Zbigniew Boniek w latach 80. był jednym z najlepszych piłkarzy w lidze włoskiej – najpierw jako zawodnik Juventusu Turyn, a później AS Romy, gdzie zakończył swoją karierę. To właśnie w Rzymie osiadł się na dobre wraz ze swoją rodziną.
Zbigniew Boniek mieszka w bardzo dobrej dzielnicy, u stóp Villa Borghese. Ma stamtąd niedaleko do tenisowego klubu Parioli, w którym grała jego córka Karolina, i ulubionej restauracji prowadzonej przez jej teścia. – Początkowo mieszkałem w 400-metrowym mieszkaniu w dzielnicy ambasad, które wynajmował mi klub Roma. Było tak duże, że kiedy raczkujący wtedy Tomek zgubił pilot do telewizora, nie można go było znaleźć. Po zakończeniu kariery piłkarskiej przeprowadziłem się do 200-metrowego mieszkania w kamienicy, położonej u stóp jednego ze wzgórz Villa Borghese, największego i najpiękniejszego parku stolicy – powiedział wiele lat temu w wywiadzie.
A jak mieszka Zbigniew Boniek? Do swojej dyspozycji ma salon, cztery sypialnie, dwie łazienki, a także mieszkanko, które zajmowała gosposia, gdy jego dzieci były jeszcze małe. Jeden z pokoi, który zwolniła jego córka Karolina, gdy wyszła za mąż, został zmieniony w bibliotekę. Jak sam przyznał, nie ma potrzeby posiadania większego mieszkania.
We Włoszech Boniek pozostał też z powodów praktycznych. – Skończyłem karierę, zastanawiałem się, co dalej robić, nasz kraj był jeszcze z milionem problemów. Bardzo wcześnie się ożeniłem, miałem dzieci, które chodziły we Włoszech do szkoły, i nie chciałem tego przerywać. Poza tym, czy teraz ma to jakieś znaczenie? Z Rzymu dolecę szybciej do Warszawy, niż dojadę "gierkówką" z Katowic do stolicy – wyznał.

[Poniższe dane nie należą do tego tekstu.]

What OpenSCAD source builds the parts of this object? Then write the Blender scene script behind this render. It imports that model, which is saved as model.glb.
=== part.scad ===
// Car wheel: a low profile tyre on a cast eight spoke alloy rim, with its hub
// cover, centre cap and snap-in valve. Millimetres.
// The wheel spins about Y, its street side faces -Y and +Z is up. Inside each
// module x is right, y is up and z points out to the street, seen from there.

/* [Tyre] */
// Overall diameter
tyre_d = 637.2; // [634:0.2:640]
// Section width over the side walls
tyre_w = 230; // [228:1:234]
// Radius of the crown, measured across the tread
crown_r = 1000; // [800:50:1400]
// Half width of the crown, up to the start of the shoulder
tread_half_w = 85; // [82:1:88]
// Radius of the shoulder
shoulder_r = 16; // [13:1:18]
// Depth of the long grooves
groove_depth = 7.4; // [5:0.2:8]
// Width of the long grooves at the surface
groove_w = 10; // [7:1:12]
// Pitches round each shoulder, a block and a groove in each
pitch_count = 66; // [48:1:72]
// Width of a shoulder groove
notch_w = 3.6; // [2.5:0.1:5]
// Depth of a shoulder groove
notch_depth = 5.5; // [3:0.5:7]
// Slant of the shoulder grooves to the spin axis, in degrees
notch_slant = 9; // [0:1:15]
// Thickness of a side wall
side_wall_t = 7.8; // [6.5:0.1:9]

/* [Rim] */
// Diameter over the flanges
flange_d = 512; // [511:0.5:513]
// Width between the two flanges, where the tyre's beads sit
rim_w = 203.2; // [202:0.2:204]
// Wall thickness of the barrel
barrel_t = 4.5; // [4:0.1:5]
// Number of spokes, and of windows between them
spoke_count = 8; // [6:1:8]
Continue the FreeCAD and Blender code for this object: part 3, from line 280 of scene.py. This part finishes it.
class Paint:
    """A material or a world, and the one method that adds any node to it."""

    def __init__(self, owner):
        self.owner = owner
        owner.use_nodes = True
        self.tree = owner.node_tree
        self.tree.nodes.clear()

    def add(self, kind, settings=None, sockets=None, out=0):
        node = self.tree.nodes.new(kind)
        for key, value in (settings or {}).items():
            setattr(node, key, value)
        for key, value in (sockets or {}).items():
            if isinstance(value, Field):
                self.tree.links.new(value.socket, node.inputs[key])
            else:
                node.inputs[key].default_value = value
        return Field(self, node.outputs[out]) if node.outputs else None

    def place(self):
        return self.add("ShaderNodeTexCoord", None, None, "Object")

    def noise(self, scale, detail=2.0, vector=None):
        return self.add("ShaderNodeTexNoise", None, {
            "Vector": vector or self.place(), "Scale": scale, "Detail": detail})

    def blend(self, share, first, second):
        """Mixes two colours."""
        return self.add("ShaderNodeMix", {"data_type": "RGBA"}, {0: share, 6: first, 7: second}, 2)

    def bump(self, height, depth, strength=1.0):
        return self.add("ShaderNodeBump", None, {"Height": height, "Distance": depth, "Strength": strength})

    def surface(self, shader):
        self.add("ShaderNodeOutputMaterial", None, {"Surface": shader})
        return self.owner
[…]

Była gwiazda Juventusu Turyn chwali sobie również życie, które od lat prowadzi w Rzymie. – We Włoszech mi się dobrze żyje. Mam tam fajnych kolegów niezwiązanych z piłką – powiedział. Jak dodał, nie zmieniłby miasta za nic, ale nie jest mu źle, gdy przyjeżdża do stolicy Polski. – W Warszawie też nie narzekam. Lubię spotkać się na śniadaniu ze znajomym, pogadać sobie przez pół godziny, omówić dzień, napić się kawy i dopiero ruszyć do obowiązków – wyznał.
Prezes PZPN
Po objęciu w 2012 roku stanowiska prezesa PZPN, Boniek zabrał się ostro do pracy nad poprawą wizerunku związku, w tym odzyskania transparentności i zaufania kibiców. Za jego kadencji Polska faktycznie zaczęła odnosić sukcesy – reprezentacja dotarła do ćwierćfinału w Euro 2016 oraz awansowała w rankingu FIFA aż o 47 lokat – z 54. miejsca w 2012 na 7. miejsce w 2017 roku.
Jednak nie obyło się swego czasu bez pewnych kontrowersji. Boniek przez kilka lat był ambasadorem reklamowym zagranicznej firmy bukmacherskiej Expekt. Współpracę z nimi kontynuował także po tym, jak został wybrany na szefa PZPN-u. Niektórzy zarzucali mu, że według obowiązujących wtedy przepisów bukmacherzy nie mogą promować swoich usług. Boniek odpowiadał, że w reklamach Expektu pojawił się jako obywatel Włoch.